Sheils, a graduate of the old Huntington High School and Marshall University, wasn’t on hand the day First Sentry first opened its doors. He joined the bank a few months later after holding various positions in commercial banking at the former First Huntington National Bank. He took over from Beymer as First Sentry’s president and CEO in 2001. A CPA, he has more than 30 years of community banking experience.

He characterizes First Sentry’s initial business plan as a slight departure from that of other local banks.

“We largely cater to closely held businesses, but we also provide personal mortgages, auto loans and such,” Sheils says. “I think we got off to such a good start because Mr. Beymer, Mr. Reynolds and Mr. Shell observed that the newer, bigger banks that were in the community due to acquisitions or mergers at the time were treating the small and closely held businesses in a way that they weren’t accustomed to. Those businesses have been our bread and butter since day one, and we are most appreciative of their business.”

“Just think about this,” Sheils continues. “In 1996, we started with zero loans, and today we have a portfolio of more than $360 million in loans. And more than $270 million of that is in business loans. In Huntington, West Virginia, that is not a small amount.”

The bank also has about $72 million in mortgages and $14 million in installment loans, he says.

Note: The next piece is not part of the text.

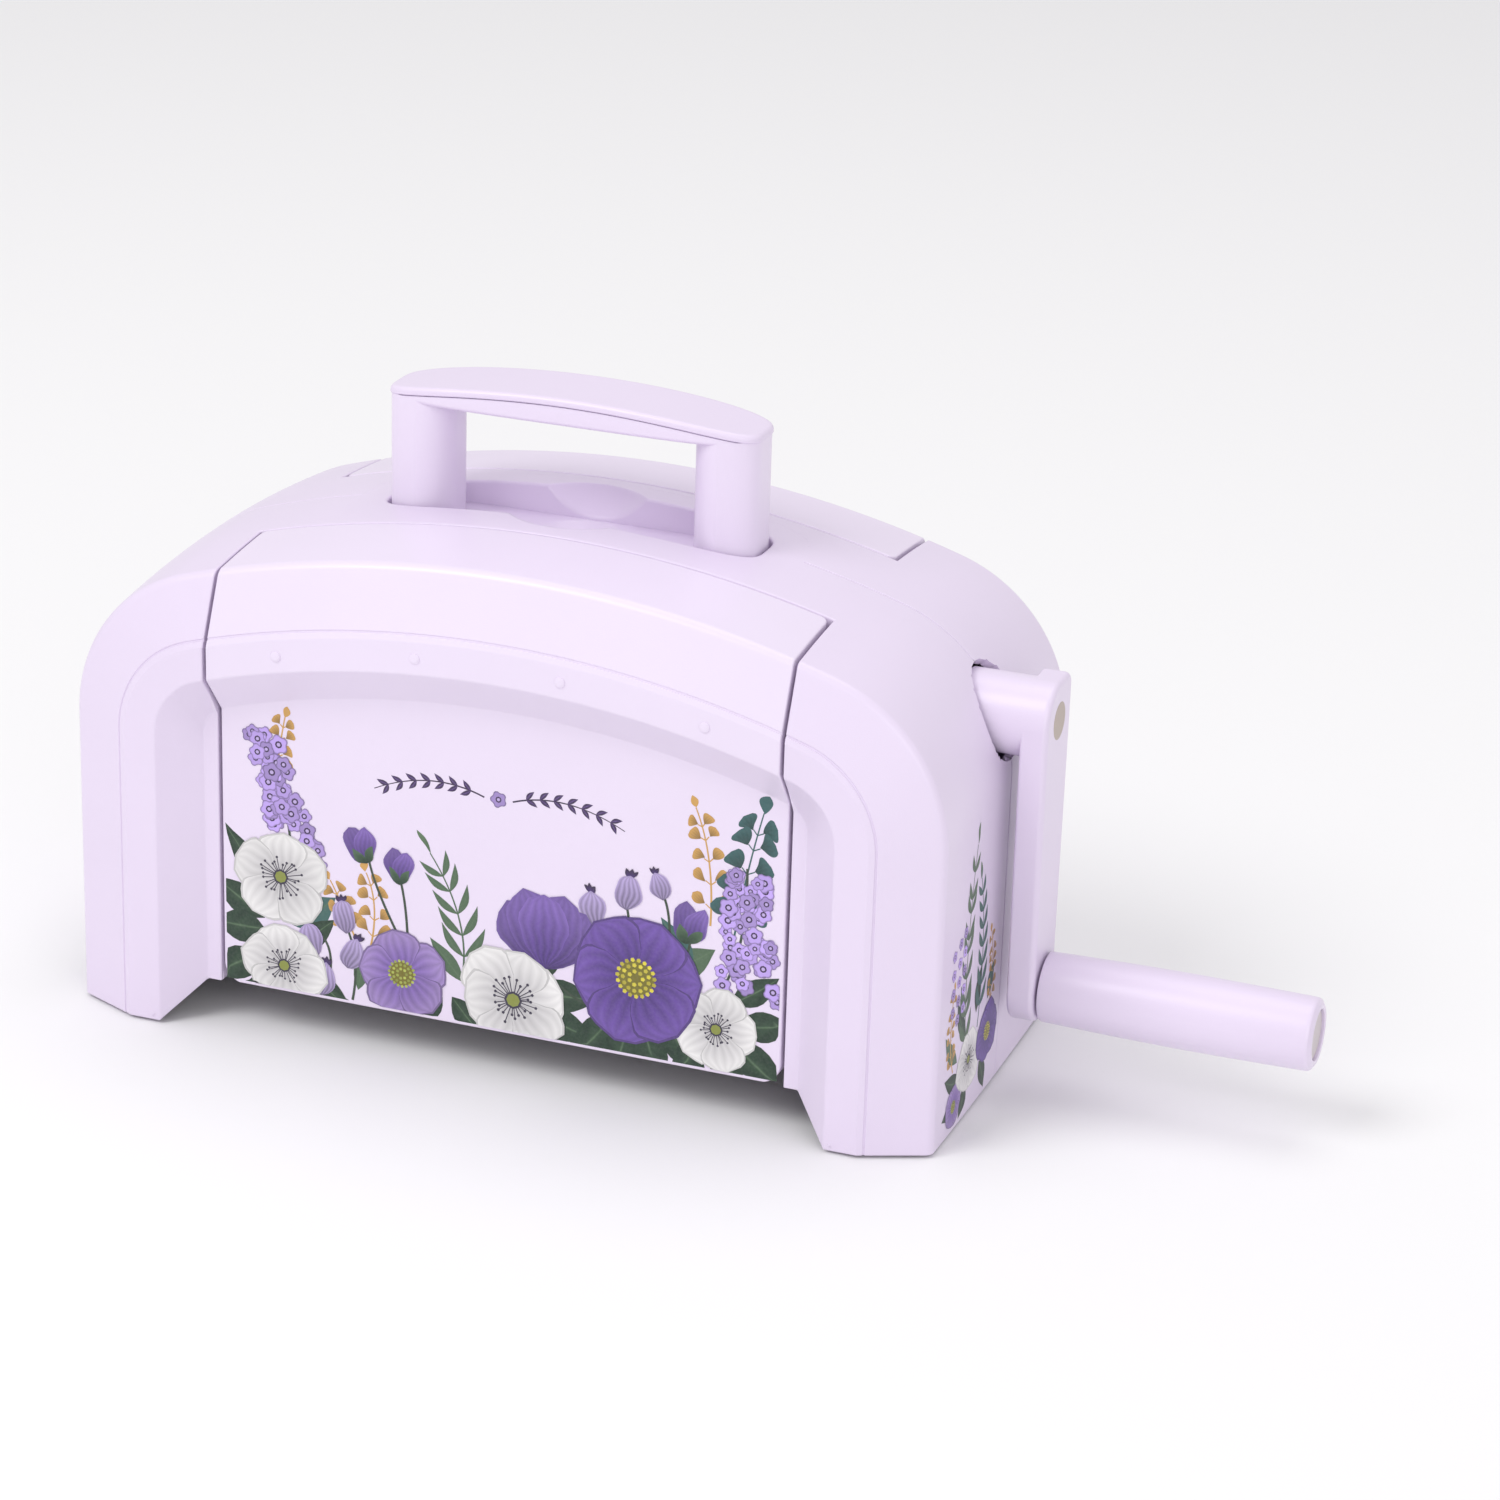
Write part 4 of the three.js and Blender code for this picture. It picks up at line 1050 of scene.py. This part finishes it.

“You know, I could quote numbers to you all day,” Sheils says, “but I don’t think the story of our success is about numbers. It’s about the strong relationships we have developed with our customers, staff and board of directors. Our staff works together like no other I have seen. We have assembled an experienced, talented group of bankers who don’t care who gets the credit as long as the customer is taken care of. I think our customers notice the culture that has been developed at First Sentry, and I am proud to work alongside every one of our employees.”

Four of the bank’s original organizers – Beymer, Shell, Williams and Wolfe – remain on the board of directors. More than a dozen of the community’s professional and business leaders have joined them.